Yes, VTN you are right, for arbitrage in intraday you need to do 4 trades.
2 trades in nse, 2 trades in bse.
Buy in nse and sell in bse - 1st set (you do this, when gap is large)
Sell in nse and buy in bse - 2nd set (These 2 are square off trades - you do this on same day when gap is narrow or no gap)
The difference in gap between 1st set and 2nd set is your profit.
Cover orders are market orders and so you dont have better control.

totally how many stocks traded on both exchanges …

Around 1600 stocks in NSE and 3350 stocks in BSE.

Arbitrage seems to be more complex than I thought. So I was under the assumption that in arbitrage one makes a profit out of the price difference for the same thing in two different markets. Now common sense would say, I buy at higher price of two exchanges and sell at the lower one, or vice versa.

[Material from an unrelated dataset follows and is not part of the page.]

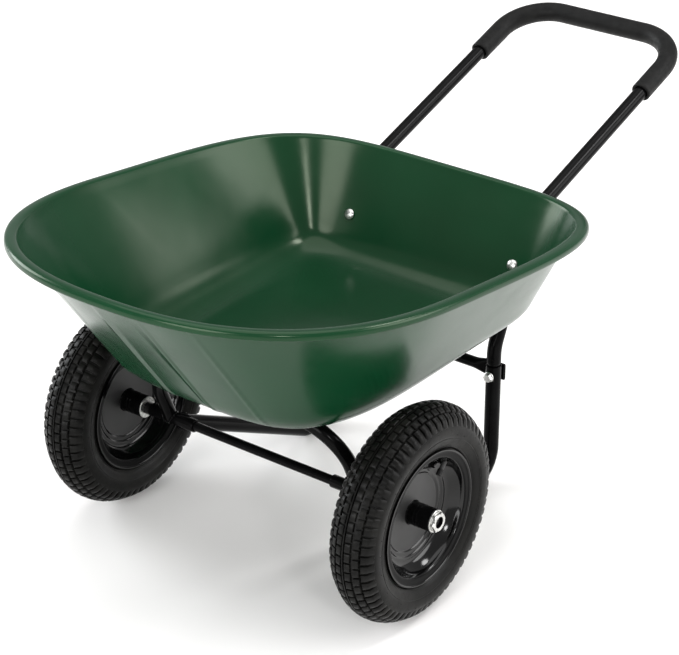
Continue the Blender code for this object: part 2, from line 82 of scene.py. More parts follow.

CAn anyone tell me the logic behind doing four trades ?

I have tried to explain here ariaz
http://tradingqna.com/2608/buy-from-nse-can-sell-on-bse-on-t-2-day

thanks bro.but i meant to ask what are the stocks that commonly trade on both the exchanges for example reliance which is traded on both NSE AND BSE…

its totally 30 stocks???that traded commonly on both the exchanges.